I shall give way to the hon. Member for North Ayrshire and Arran (Katy Clark) and then to the hon. Member for South Down.
The hon. Lady raises a point that others have raised, which I will come to in my remarks about the regimes that are in place for different types of organisations. The trade unions have their particular tailored regime, which is appropriate. We would not necessarily want the same regime to apply to charities, trade unions and political parties. It is appropriate that we have systems in place that deal with those particular organisations.
I said that I would give way to the hon. Member for North Down—apologies for getting the constituency name wrong.
I am grateful to the Minister for putting me in my right place in North Down. She has given the impression in her contribution this afternoon that the clause is just a tidying-up operation. If it is that, what consultation have the Government had with the trade union movement? What efforts have been made to reassure the trade unions that this is just a small tidying-up operation?

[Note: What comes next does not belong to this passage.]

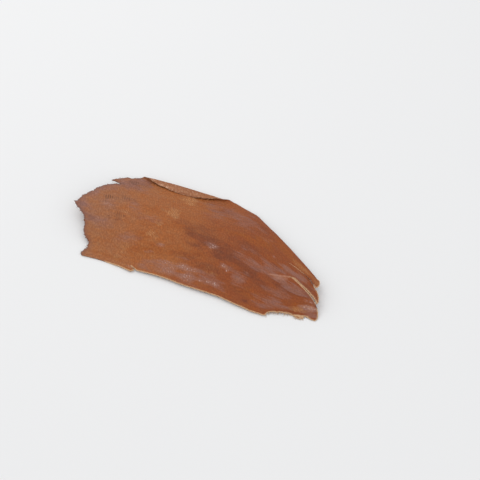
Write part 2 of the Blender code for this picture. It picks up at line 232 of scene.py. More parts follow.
# %% Kinds of edge
EDGE_LOOKS = ("slow", "quick", "half", "bulge", "bare", "bare_width", "dark", "rim")
EDGE_TABLE = {
    "torn": (0.3, 1.7, 0.38, 0.22, 0.0, 0.6, 1.0, 0.0),
    "splinter": (0.4, 1.0, 0.38, 0.15, 0.1, 0.6, 1.0, 0.0),
    "flap": (0.7, 0.15, 0.4, 0.2, 0.35, 0.7, 0.15, 0.2),
    "grown": (0.1, 0.05, 0.5, 0.3, 0.0, 0.5, 0.35, 0.2),
    "lobe": (0.2, 0.15, 0.42, 0.2, 0.76, 1.1, 0.0, 0.95),
    "tear": (0.08, 0.08, 0.6, 0.05, 1.0, 1.6, 0.0, 0.1),
    "tear_lip": (0.08, 0.08, 0.5, 0.05, 0.76, 1.4, 0.0, 0.1),
    "gap": (0.1, 0.3, 0.4, 0.15, 0.0, 0.6, 1.0, 0.0),
    "shut_tear": (0.05, 0.05, 0.6, 0.03, 0.4, 0.5, 0.4, 0.1),
    "frayed": (0.4, 0.9, 0.3, 0.3, 0.85, 0.75, 0.0, 1.0),
    "worn_cut": (0.1, 0.15, 0.7, 0.14, 0.4, 0.5, 0.2, 0.3),
    "cut": (0.0, 0.08, 0.8, 0.14, 0.8, 0.8, 0.0, 0.9),
}
EDGE_KINDS = {kind: dict(zip(EDGE_LOOKS, row)) for kind, row in EDGE_TABLE.items()}
KIND_NAMES = tuple(EDGE_KINDS)
print(len(KIND_NAMES), "kinds of edge:", ", ".join(KIND_NAMES))

# %% Teeth of the torn edges
BEND_POINTS = 5
TOOTH_RUN = (2, 7)
SMALLEST_TOOTH = 0.2
TOOTH_MIDDLE = 0.3
CALM_POINTS = 3


def torn(line, kind):
    """Move the inner points of a line sideways, to give it that kind of teeth."""
    along = np.gradient(line, axis=0)
    side = np.column_stack([-along[:, 1], along[:, 0]])
    side /= np.linalg.norm(side, axis=1)[:, None]
    bends = np.arange(0, len(line) + BEND_POINTS, BEND_POINTS)
    slow = chance.uniform(-1.0, 1.0, len(bends))
    every = np.arange(len(line))
    quick = []
    while len(quick) < len(line):
        tooth = chance.uniform(SMALLEST_TOOTH, 1.0)
        quick += np.linspace(0.0, tooth, chance.integers(*TOOTH_RUN)).tolist()
    shift = EDGE_KINDS[kind]["slow"] * np.interp(every, bends, slow)
    shift += EDGE_KINDS[kind]["quick"] * (np.array(quick[:len(line)]) - TOOTH_MIDDLE)
    shift *= np.minimum(np.minimum(every, every[::-1]) / CALM_POINTS, 1.0)
    return line + shift[:, None] * side


print("a tooth takes", TOOTH_RUN[0], "to", TOOTH_RUN[1] - 1, "points of the edge")

# %% [markdown]
# The stretches follow each other clockwise. Where one ends on the point at
# which the next begins, only one of the two points is kept.

# %% One closed outline
SAME_POINT = EDGE_STEP / 4

stretches = (
    (straight_runs(TORN_END_TOP), "torn"),
    (straight_runs(SPLINTER), "splinter"),
    (curve_through(SPLINTER_BACK), "splinter"),
    (curve_through(FLAP_EDGE), "flap"),
    (curve_through(FLAP_END), "grown"),
    (curve_through(FAR_EDGE), "grown"),
    (curve_through(FAR_LOBE_TIP), "lobe"),
    (curve_through(FAR_TEAR_FAR_SIDE), "shut_tear"),
    (curve_through(FAR_TEAR_NEAR_SIDE), "shut_tear"),
    (curve_through(MIDDLE_LOBE_TIP), "lobe"),
    (curve_through(NEAR_TEAR_FAR_SIDE), "tear"),
    (curve_through(NEAR_TEAR_NEAR_SIDE), "tear_lip"),
    (curve_through(NEAR_LOBE_TOP), "gap"),
    (curve_through(NEAR_LOBE_TIP), "lobe"),
    (curve_through(NEAR_LOBE_LOW_EDGE), "lobe"),
    (straight_runs(FRAYED_EDGE), "frayed"),
    (curve_through(CUT_EDGE), "cut"),
    (straight_runs(CUT_EDGE_NOTCH), "cut"),
    (curve_through(CUT_EDGE_END), "cut"),
    (curve_through(WORN_CUT_EDGE), "worn_cut"),
    (straight_runs(TORN_END_LOW), "torn"),
)
outline = []
edge_kind = []
for line, kind in stretches:
    for point in torn(line, kind):
        if not outline or math.dist(point, outline[-1]) > SAME_POINT:
            outline.append(point)
            edge_kind.append(KIND_NAMES.index(kind))
if math.dist(outline[0], outline[-1]) < SAME_POINT:
    outline.pop()
    edge_kind.pop()
outline = np.array(outline)
edge_kind = np.array(edge_kind)
print(len(outline), "points in the outline")

# %% [markdown]
# ## The arch, the lobes and the rolled edge
#
# The shape is a handful of formulas on the flat drawing. They are the ones
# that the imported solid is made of, so the two match to within a few
# millimetres, and only the tip and the end of the roll keep closer to the
# picture. A sculpted sheet would need fitting to the solid afterwards.
#
# The first formulas say where the arch begins and ends across the width.

# %% Edges of the arch
CUT_EDGE_Y = -64.0
FAR_EDGE_Y = 86.0
FAR_BEND_X = 60.0
FAR_BEND_LENGTH = 14.0
FAR_SLANT = 0.75
TIP_BEND_X = 122.0
TIP_BEND_LENGTH = 8.0
TIP_SLANT = 0.34


def smooth_step(start, end, value):
    """Return 0 before start, 1 after end and an eased ramp between them."""
    ramp = np.clip((value - start) / (end - start), 0.0, 1.0)
    return ramp * ramp * (3.0 - 2.0 * ramp)


def soft_ramp(value):
    """Return 0 well below zero and the value itself well above zero."""
    return np.logaddexp(0.0, value)


def bell(distance, width):
    return np.exp(-((distance / width) ** 2))


def far_edge_y(x):
    return FAR_EDGE_Y - FAR_SLANT * FAR_BEND_LENGTH * soft_ramp((x - FAR_BEND_X) / FAR_BEND_LENGTH)


def cut_edge_y(x):
    return CUT_EDGE_Y + TIP_SLANT * TIP_BEND_LENGTH * soft_ramp((x - TIP_BEND_X) / TIP_BEND_LENGTH)


def share_across(x, y):
    """Return -1 at the cut edge, 0 half way and 1 at the far edge."""
    far_y = far_edge_y(x)
    near_y = cut_edge_y(x)
    return (y - (far_y + near_y) / 2.0) / ((far_y - near_y) / 2.0)


print("half way along, the arch spans", round(far_edge_y(0.0) - cut_edge_y(0.0), 1), "mm")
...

The hon. Lady raises a reasonable point. We carried out a targeted consultation exercise over the summer. We issued a discussion paper, to which we received 42 responses. This goes to some of the points raised by the hon. Member for Wansbeck (Ian Lavery). Twenty-four of those responses were from trade unions, and a variety of employers, business organisations, and local and devolved Administrations also responded. It was important that we did that. I regularly meet the Trades Union Congress general secretary. I have met her to discuss issues surrounding the Bill and I am due to do so again. It is important to have that positive relationship.
As I am responding to the hon. Lady, I will respond to the point that she raised earlier in an intervention about an aspect of the terminology—“reasonable hours” as opposed to “reasonable time”. The terms mean the same thing and there is no legal difference, but the phrase “reasonable hours” is copied from what the certification officer already has to do in making available the union annual returns. In practice that will probably mean that they will be on the website, which will meet that requirement.
I will give way again to the hon. Lady, then I shall make progress as there are other groups of amendments that we will want to discuss.
I am enormously grateful to the Minister for taking a second intervention from me. May I make a plea to the Government about drafting such a Bill? It is very difficult to make it comprehensible for those who are not legally qualified. It is very poor drafting that clause 36 states:
“The Certification Officer must at all reasonable hours”,
and that when we turn the page to proposed new section 24ZE we see that an assurer
“has a right of access at all reasonable times”.
May we please have some consistency in drafting?
I have some sympathy with the point that the hon. Lady makes. Like her, I am not a lawyer—[Interruption.] I apologise. I am certainly not a lawyer; I am not sure what the hon. Lady’s background is. Legislation should be in plain English where possible, and that is something that I endeavour to advance within Government, but sometimes terms are taken from other pieces of legislation for very good reasons, to create consistency. I appreciate the point that she makes.